As president, I am realistic about what is possible without betraying the aspirations of the Ukrainian people to join a Europe of which they are naturally a part. Sustaining the faith and patience needed to overcome the obstacles in front of us is one of the greatest challenges we face as a nation. Uniquely, it is one we will have to meet largely from our own efforts. Whereas the other countries of Central and Eastern Europe embarked on the process of economic and political reform with the promise of EU membership to guide them, we will have to make do with only the hope that our efforts will be rewarded at some point in the future.

But there is no need for us to be pessimistic. Rather, we should embrace the challenge. The only course now open to us is to take responsibility for our own fate and take the practical steps that are in any case needed to transform Ukraine into a modern and successful European society. Yesterday in Copenhagen, I announced that Ukraine's ambition was nothing less than to meet in full the conditions for membership of the European Union, the Copenhagen Criteria, and to do so within the next decade.

We will do this unilaterally, if necessary, although we hope that we will be able to call on the good will and support of our friends throughout Europe.

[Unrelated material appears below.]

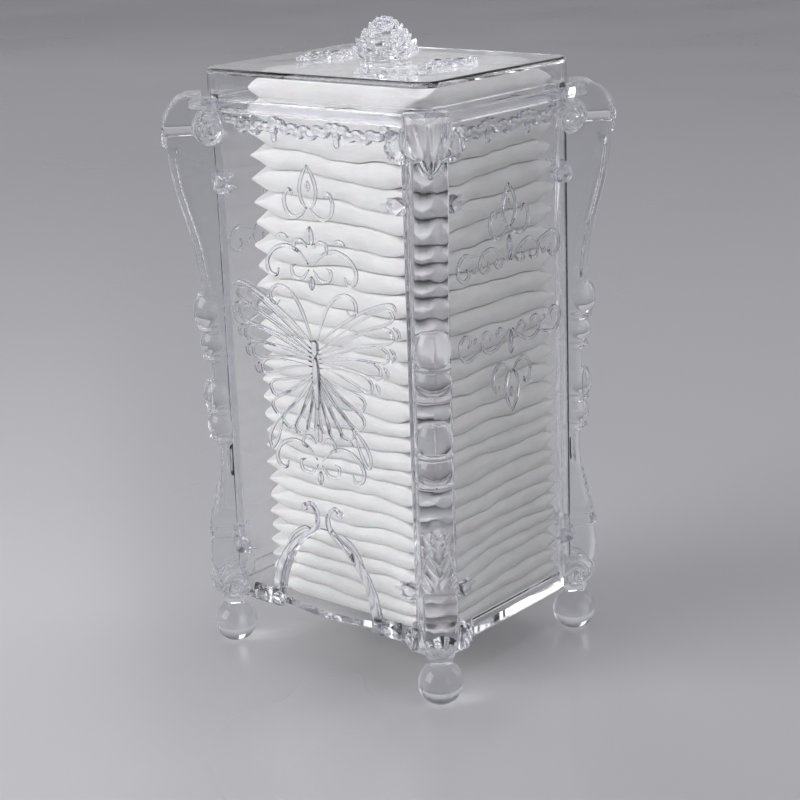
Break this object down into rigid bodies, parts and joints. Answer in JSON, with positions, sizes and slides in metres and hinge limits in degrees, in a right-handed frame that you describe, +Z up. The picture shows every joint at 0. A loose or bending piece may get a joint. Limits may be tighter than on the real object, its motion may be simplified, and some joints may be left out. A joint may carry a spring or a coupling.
{
  "type": "cotton pad holder",
  "caption": "Clear moulded tower that holds a stack of cotton pads, with carved corner posts on ball feet, an arched mouth low in front and a lift-off lid with a rose knob.",
  "frame": {"origin": "on the table, under the middle of the case", "axes": "+Z up, -Y out of the front panel with the arched mouth, +X to the right seen from the front"},
  "size_m": [0.102, 0.0894, 0.1804],
  "materials": {
    "clear_acrylic": "clear polished moulded plastic with a faint violet cast in the thick edges",
    "cotton": "soft white pressed cotton with pinched edges"
  },
  "bodies": {
    "case": {"front_panel": "clear_acrylic", "back_panel": "clear_acrylic", "left_panel": "clear_acrylic", "right_panel": "clear_acrylic", "floor_plate": "clear_acrylic", "top_collar": "clear_acrylic", "corner_post_front_left": "clear_acrylic", "corner_post_front_right": "clear_acrylic", "corner_post_back_left": "clear_acrylic", "corner_post_back_right": "clear_acrylic", "ball_foot_front_left": "clear_acrylic", "ball_foot_front_right": "clear_acrylic", "ball_foot_back_left": "clear_acrylic", "ball_foot_back_right": "clear_acrylic", "cotton_pad_01": "cotton", "cotton_pad_02": "cotton", "cotton_pad_03": "cotton", "cotton_pad_04": "cotton", "cotton_pad_05": "cotton", "cotton_pad_06": "cotton", "cotton_pad_07": "cotton", "cotton_pad_08": "cotton", "cotton_pad_09": "cotton", "cotton_pad_10": "cotton", "cotton_pad_11": "cotton", "cotton_pad_12": "cotton", "cotton_pad_13": "cotton", "cotton_pad_14": "cotton", "cotton_pad_15": "cotton", "cotton_pad_16": "cotton", "cotton_pad_17": "cotton", "cotton_pad_18": "cotton", "cotton_pad_19": "cotton", "cotton_pad_20": "cotton", "cotton_pad_21": "cotton", "cotton_pad_22": "cotton", "cotton_pad_23": "cotton", "cotton_pad_24": "cotton", "cotton_pad_25": "cotton", "cotton_pad_26": "cotton", "cotton_pad_27": "cotton", "cotton_pad_28": "cotton"},
    "lid": {"lid_cover": "clear_acrylic", "lid_rose": "clear_acrylic", "lid_spray_left": "clear_acrylic", "lid_spray_right": "clear_acrylic"}
  },
  "joints": [
    {"name": "lid_lift", "type": "slide", "parent": "case", "child": "lid", "axis": [0, 0, 1], "range_m": [0, 0.03]}
  ]
}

Since this help is not currently available through a formal accession process, we will call on the assistance of a panel of "wise men" composed of senior European figures with the experience and expertise needed to set out a path toward EU membership. The panel will be composed of politicians and officials with experience managing the enlargement process on behalf of the EU institutions and member states.

Of course, all we can ask of such a panel is to spell out the strategies and policy changes needed in Ukraine. The difficult task of implementing those changes will be our responsibility alone.

As guarantor of Ukraine's democratic future and its national interest, it is a task I personally pledge to make sure we live up to.

Viktor Yushchenko is president of Ukraine. This comment appeared in The Wall Street Journal.